■ Source excerpt ■
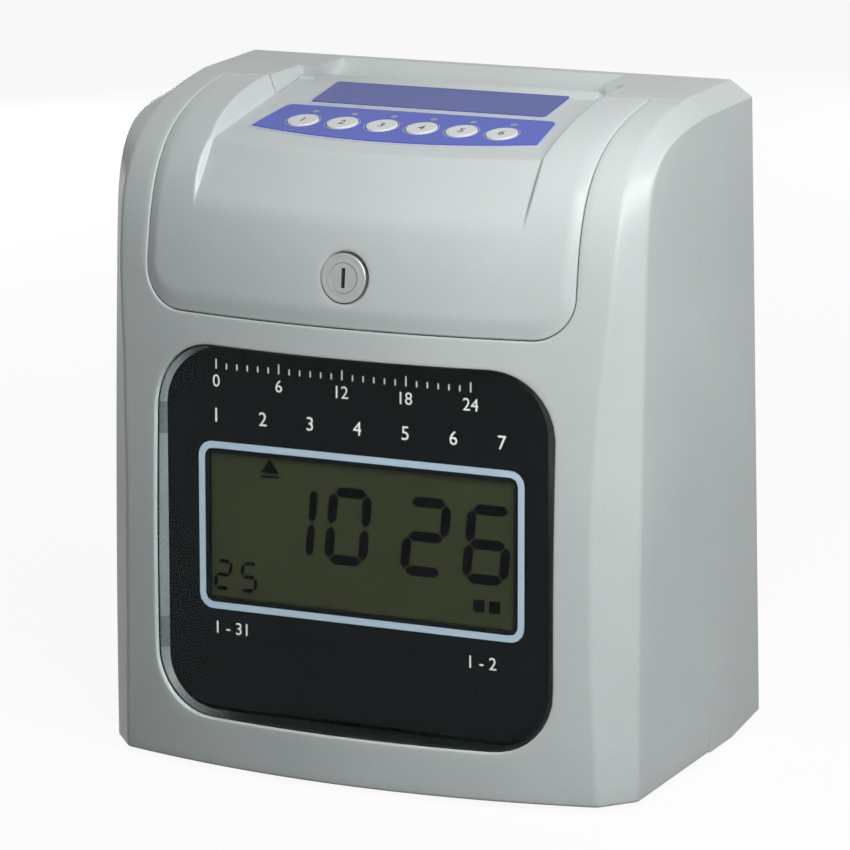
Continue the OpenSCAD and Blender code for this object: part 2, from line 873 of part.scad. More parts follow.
// A folded side frame: an upright with a foot flange and a flange for the main board
module side_frame(s) {
    floor_top = base_z + sheet;
    raised() color("lightgray") mirror([s < 0 ? 1 : 0, 0, 0]) difference() {
        union() {
            translate([frame_in, 0, 0]) rotate([90, 0, 90]) linear_extrude(sheet) polygon([
                [frame_front_y, floor_top],
                [plate_back, floor_top],
                [frame_back_y, floor_top + frame_step],
                [frame_back_y, frame_top_z],
                [frame_front_y, frame_top_z]
            ]);
            box(
                [frame_in - flange_w, frame_front_y + foot_flange_in, floor_top],
                [frame_in + eps, plate_back - 2, floor_top + sheet]
            );
            box(
                [frame_in - flange_w, frame_front_y, board_low],
                [frame_in + eps, frame_front_y + sheet, board_high]
            );
        }
        for (z = [shaft_low_z, shaft_high_z])
            translate([0, shaft_y, z]) x_cylinder(shaft_d / 2 + pin_seat, 0, big);
        each_base_screw() cylinder(r = hole_r, h = big / 8, center = true);
        each_board_screw() y_cylinder(board_hole_r, -10, 20);
    }
}
module side_frame_left() {
    side_frame(-1);
}
module side_frame_right() {
    side_frame(1);
}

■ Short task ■
Return the material exactly as it stands.

■ Result ■
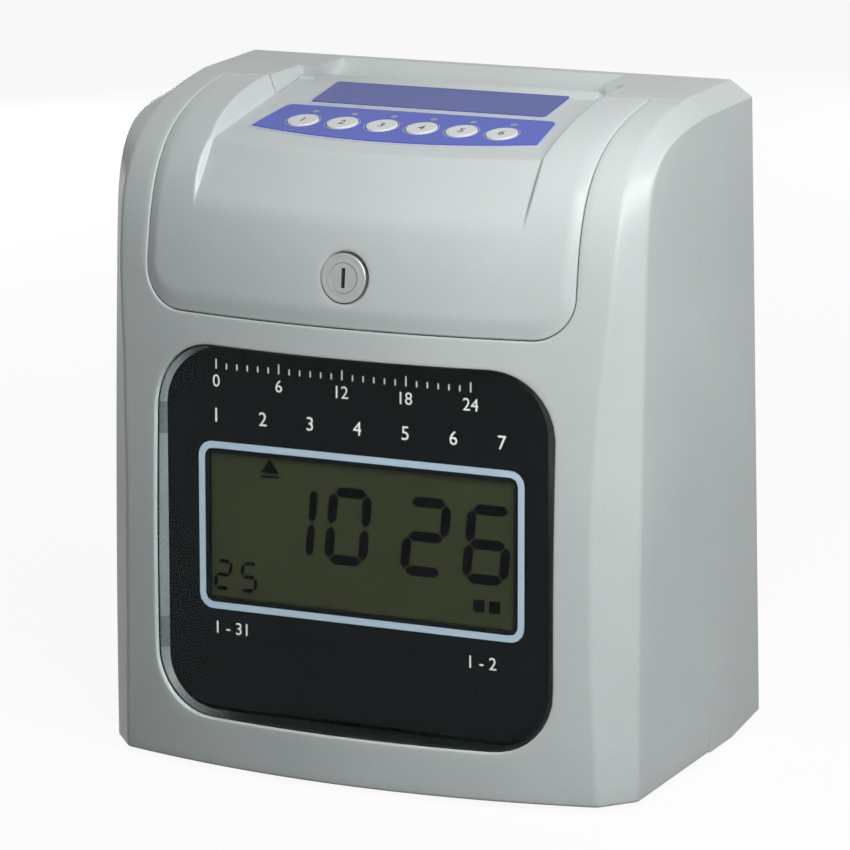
Continue the OpenSCAD and Blender code for this object: part 2, from line 873 of part.scad. More parts follow.
// A folded side frame: an upright with a foot flange and a flange for the main board
module side_frame(s) {
    floor_top = base_z + sheet;
    raised() color("lightgray") mirror([s < 0 ? 1 : 0, 0, 0]) difference() {
        union() {
            translate([frame_in, 0, 0]) rotate([90, 0, 90]) linear_extrude(sheet) polygon([
                [frame_front_y, floor_top],
                [plate_back, floor_top],
                [frame_back_y, floor_top + frame_step],
                [frame_back_y, frame_top_z],
                [frame_front_y, frame_top_z]
            ]);
            box(
                [frame_in - flange_w, frame_front_y + foot_flange_in, floor_top],
                [frame_in + eps, plate_back - 2, floor_top + sheet]
            );
            box(
                [frame_in - flange_w, frame_front_y, board_low],
                [frame_in + eps, frame_front_y + sheet, board_high]
            );
        }
        for (z = [shaft_low_z, shaft_high_z])
            translate([0, shaft_y, z]) x_cylinder(shaft_d / 2 + pin_seat, 0, big);
        each_base_screw() cylinder(r = hole_r, h = big / 8, center = true);
        each_board_screw() y_cylinder(board_hole_r, -10, 20);
    }
}
module side_frame_left() {
    side_frame(-1);
}
module side_frame_right() {
    side_frame(1);
}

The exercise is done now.